Flexible Configuration
The BTS supports 1 ~ 36 carriers per site in omnidirectional coverage or
directional coverage. It can support 1 ~ 3 sector configuration mode,
which can be selected by the user as required .Through the adjustment of
front-end gain (such as tower amplifier and low-noise amplifier), the loss
in different length of feeder of the BTS can be compensated to guarantee
consistent receiving system gain.
Easy O&M
The RF part of the BTS can be controlled remotely through OMCR, to
change the transmitting power, transmitting/receiving frequency and more.
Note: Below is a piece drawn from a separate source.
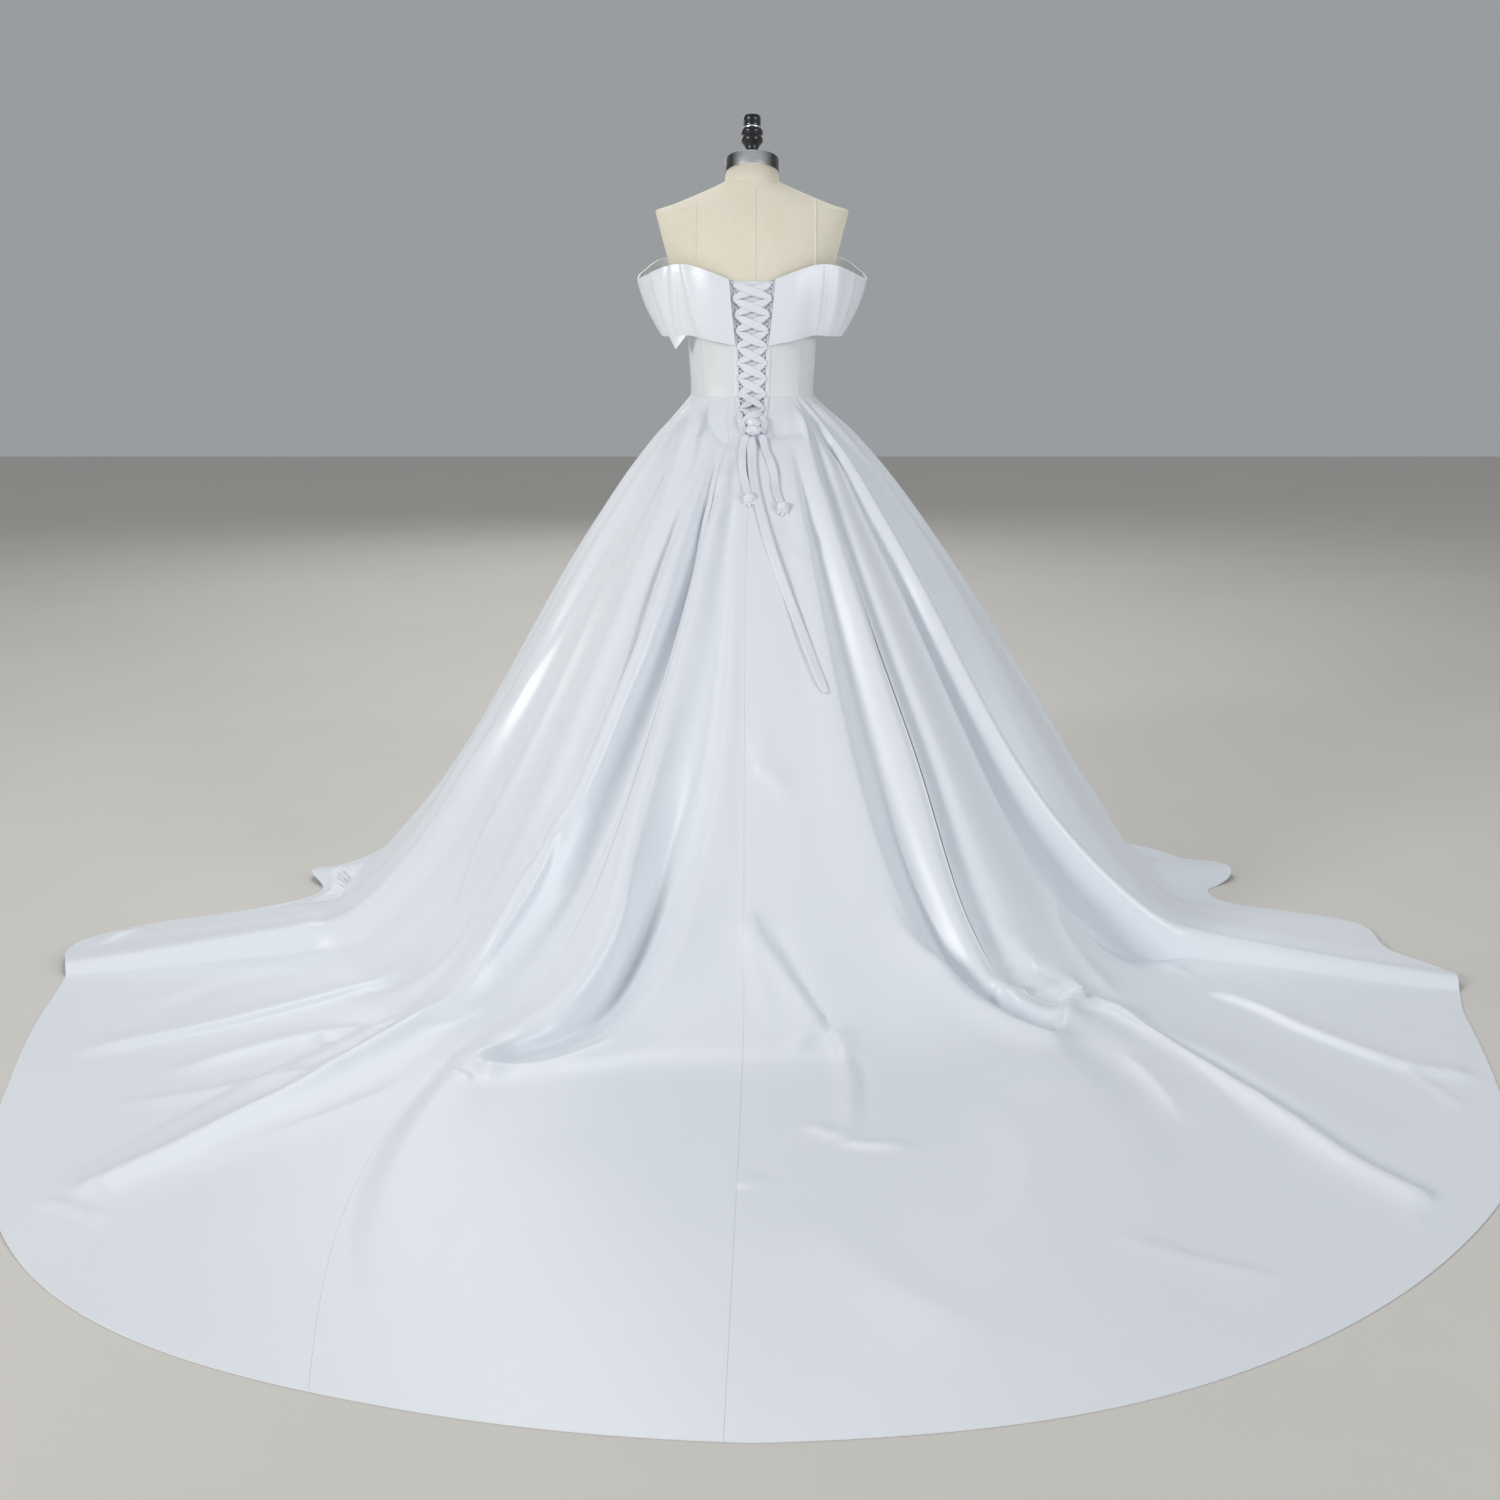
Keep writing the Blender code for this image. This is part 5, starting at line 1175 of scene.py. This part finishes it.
# The knot's strands: width, then distance from the middle, height and lift over the cloth
Strand = namedtuple("Strand", "width spots")
KNOT_STRANDS = (
    Strand(0.0100, ((0.015, 0.972, 0.006), (0.004, 0.980, 0.011), (-0.008, 0.985, 0.011),
                    (-0.019, 0.990, 0.006))),
    Strand(0.0085, ((0.0225, 0.990, 0.005), (0.022, 0.976, 0.007), (0.017, 0.964, 0.007),
                    (0.0125, 0.954, 0.006))),
    Strand(0.0085, ((-0.015, 0.984, 0.006), (-0.022, 0.974, 0.008), (-0.0225, 0.964, 0.008),
                    (-0.019, 0.9545, 0.006))),
    Strand(0.0095, ((0.010, 0.970, 0.008), (0.0, 0.969, 0.013), (-0.011, 0.970, 0.011),
                    (-0.017, 0.976, 0.006))),
)
KNOT_SIZE = (0.030, 0.019, 0.020)


def add_lace_knot():
    parts = [ribbon_lump("lace_knot_ball", KNOT_PLACE, KNOT_SIZE, 0.1, 0.4)]
    for number, strand in enumerate(KNOT_STRANDS):
        x, height, lift = np.array(strand.spots).T
        points = back_point(x, height, 0) + back_normal(x, height) * lift[:, None]
        parts.append(ribbon_tube(f"lace_knot_strand_{number}", path_curve(points, 24), strand.width))
    dress_piece(join_as("lace_knot_ribbon", parts), "ribbon", "lace_knot")


# The form


def add_torso():
    heights = np.r_[np.linspace(TORSO_BOTTOM, SHOULDER_HEIGHT, 60),
                    np.linspace(SHOULDER_HEIGHT + 0.0005, NECK_START, 36)]
    angles = np.linspace(0, 360, TORSO_COLUMNS + 1)
    points = form_point(heights[:, None], angles[None, :])
    limit = ARM_CUT_REACH + ARM_CUT_WIDENING * (heights - ARM_CUT_HEIGHT)
    limit = np.where(heights >= ARM_CUT_HEIGHT, limit, np.inf)[:, None]
    points[..., 0] = np.clip(points[..., 0], -limit, limit)
    turn = np.radians(angles)
    x, y = NECK_RADIUS * np.sin(turn), NECK_RADIUS * np.cos(turn)
    neck = np.stack([x, y * math.cos(NECK_TILT), NECK_HEIGHT + y * math.sin(NECK_TILT)], axis=1)
    points = np.concatenate([points, neck[None]])
    dress_piece(closed_piece("form_torso_linen", points[::-1]), "linen", "form_torso")


# The cover's seams: distance from the middle, and whether each runs down the back or the front
FORM_SEAMS = ((-0.006, True), (0.105, True), (-0.119, True), (0.0, False), (0.110, False), (-0.110, False))
SEAM_FOOT, SEAM_TOP, SEAM_RADIUS, SEAM_LIFT = 1.03, 1.404, 0.0013, 0.0002


def add_form_seams():
    """Raised cord seams of the linen cover, down the back and down the front."""
    seams = []
    for number, (x, back) in enumerate(FORM_SEAMS):
        heights = np.linspace(SEAM_FOOT, SEAM_TOP, 90)
        heights = heights[np.abs(x) < 0.94 * form_sizes(heights)[0]]
        angle = form_angle(heights, x, 0)
        path = form_point(heights, angle if back else 180 - angle, SEAM_LIFT)
        seams.append(tube_piece(f"form_seam_{number}", path, SEAM_RADIUS))
    joined = dress_piece(join_as("form_seams", seams), "linen")
    # The cords take the lighter linen, a painted highlight on them
    joined.data.materials[0] = LOOKS["seam"]


def turned_piece(name, profile, segments):
    """A turned piece: a circle extruded and scaled up its profile, with flat ends."""
    start_clean()
    (radius, height), rest = profile[0], profile[1:]
    bpy.ops.mesh.primitive_circle_add(
        vertices=segments, radius=radius, fill_type="NGON", location=(0, 0, height)
    )
    piece = bpy.context.object
    piece.name = piece.data.name = name
    bpy.ops.object.mode_set(mode="EDIT")
    bpy.ops.mesh.select_all(action="SELECT")
    for next_radius, next_height in rest:
        bpy.ops.mesh.extrude_region_move(TRANSFORM_OT_translate={"value": (0, 0, next_height - height)})
        scale = next_radius / radius
        bpy.ops.transform.resize(value=(scale, scale, 1))
        radius, height = next_radius, next_height
    bpy.ops.mesh.select_all(action="SELECT")
    bpy.ops.mesh.normals_make_consistent(inside=False)
    bpy.ops.object.mode_set(mode="OBJECT")
    return piece


def settle(piece, matrix):
    """Puts a finished piece in its place in its mesh."""
    piece.data.transform(matrix @ piece.matrix_world)
    piece.matrix_world = Matrix.Identity(4)
    piece.data.update()


def add_knob():
    """The neck plate with its rolled lower edge, the ribbed knob on it and the knob's ring."""
    low, high = GAP, GAP + PLATE_THICKNESS
    plate_profile = (
        (PLATE_RADIUS - 0.0010, low - 0.0045), (PLATE_RADIUS, low - 0.0036),
        (PLATE_RADIUS, high - 0.0018), (PLATE_RADIUS - 0.0006, high - 0.0006),
        (PLATE_RADIUS - 0.0020, high), (0.030, high), (0.016, high),
    )
    on_neck = Matrix.Translation((0, 0, NECK_HEIGHT)) @ Matrix.Rotation(NECK_TILT, 4, "X")
    on_plate = on_neck @ Matrix.Translation((0, 0, high))
    for node, slot, profile, segments, place in (
        ("form_neck_plate", "brushed_steel", plate_profile, 96, on_neck),
        ("form_knob", "black_plastic", KNOB_PROFILE, 64, on_plate),
        ("form_knob_ring", "brushed_steel", RING_PROFILE, 64, on_plate),
    ):
        piece = turned_piece(node + "_turned", profile, segments)
        settle(piece, place)
        pick(piece)
        bpy.ops.object.shade_smooth_by_angle(angle=math.radians(TURNED_ANGLE))
        dress_piece(piece, slot, node)


def keep_solids():
    """The hidden pole and base keep their solids, with their finishes."""
    for node, slot in (("form_pole", "brushed_steel"), ("form_base", "painted_iron")):
        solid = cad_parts[node]
        solid.data.materials.clear()
        solid.data.materials.append(LOOKS[slot])


# Room

WALL_COLOUR, WALL_LIGHT = (0.52, 0.54, 0.56, 1), 0.62
Lamp = namedtuple("Lamp", "name place aim size watts colour")
LAMPS = (
    Lamp("key", (5.2, 4.9, 2.9), (0, 0.5, 0.5), 2.2, 225, (1.0, 0.99, 0.97)),
    Lamp("fill", (-5.2, 5.4, 2.6), (0, 0.3, 0.6), 3.2, 160, (0.94, 0.97, 1.0)),
    Lamp("top", (0.4, -1.4, 3.6), (0, 0.3, 0.5), 2.0, 32, (0.94, 0.97, 1.0)),
    Lamp("front", (0.6, -5.0, 3.4), (0, -1.0, 0.4), 4.0, 60, (1.0, 1.0, 1.0)),
)


def add_lamp(lamp):
    bpy.ops.object.light_add(type="AREA", location=lamp.place)
    light = bpy.context.object
    light.name = lamp.name
    light.data.shape = "DISK"
    light.data.size = lamp.size
    light.data.energy = lamp.watts
    light.data.color = lamp.colour
    light.rotation_euler = (Vector(lamp.aim) - Vector(lamp.place)).to_track_quat("-Z", "Y").to_euler()


def add_room():
    start_clean()
    bpy.ops.mesh.primitive_grid_add(x_subdivisions=8, y_subdivisions=8, size=24, location=(0, 0, -0.0005))
    floor = bpy.context.object
    floor.name = "pale_floor"
    floor.data.materials.append(floor_look())
    world = bpy.data.worlds.new("Room")
    bpy.context.scene.world = world
    world.use_nodes = True
    back = world.node_tree.nodes["Background"]
    back.inputs["Color"].default_value = WALL_COLOUR
    back.inputs["Strength"].default_value = WALL_LIGHT
    for lamp in LAMPS:
        add_lamp(lamp)
    bpy.context.scene.view_settings.view_transform = "Standard"


add_tails()
add_lace_knot()
add_skirt()
add_bodice()
add_modesty_panel()
add_band()
add_band_tip()
add_loops()
add_laces()
add_torso()
add_form_seams()
add_knob()
keep_solids()
add_room()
The alarm signals generated from the RF part are reported to OMCR, so
that the operators at the background can control the operation of the RF
part and know about the operation statuses.
Diversity Receiving
The BTS provides the diversity receiving function.
The diversity receiving is implemented by two sets of independent
receiving equipment working at the same time.
The receiving equipment includes the antenna, tower top amplifier
(optional), feeder, divider and receiver.
The application of the diversity receiving function enhances the anti-fading
capability of the BTS receiver, enabling excellent receiving performance of
the BTS even in complex radio transmission environment.
Frequency Hopping
Frequency hopping is another important measure to enhance BTS
performance, which not only improves the anti-fading capability in the
downlink channels, but strengthens the communication security.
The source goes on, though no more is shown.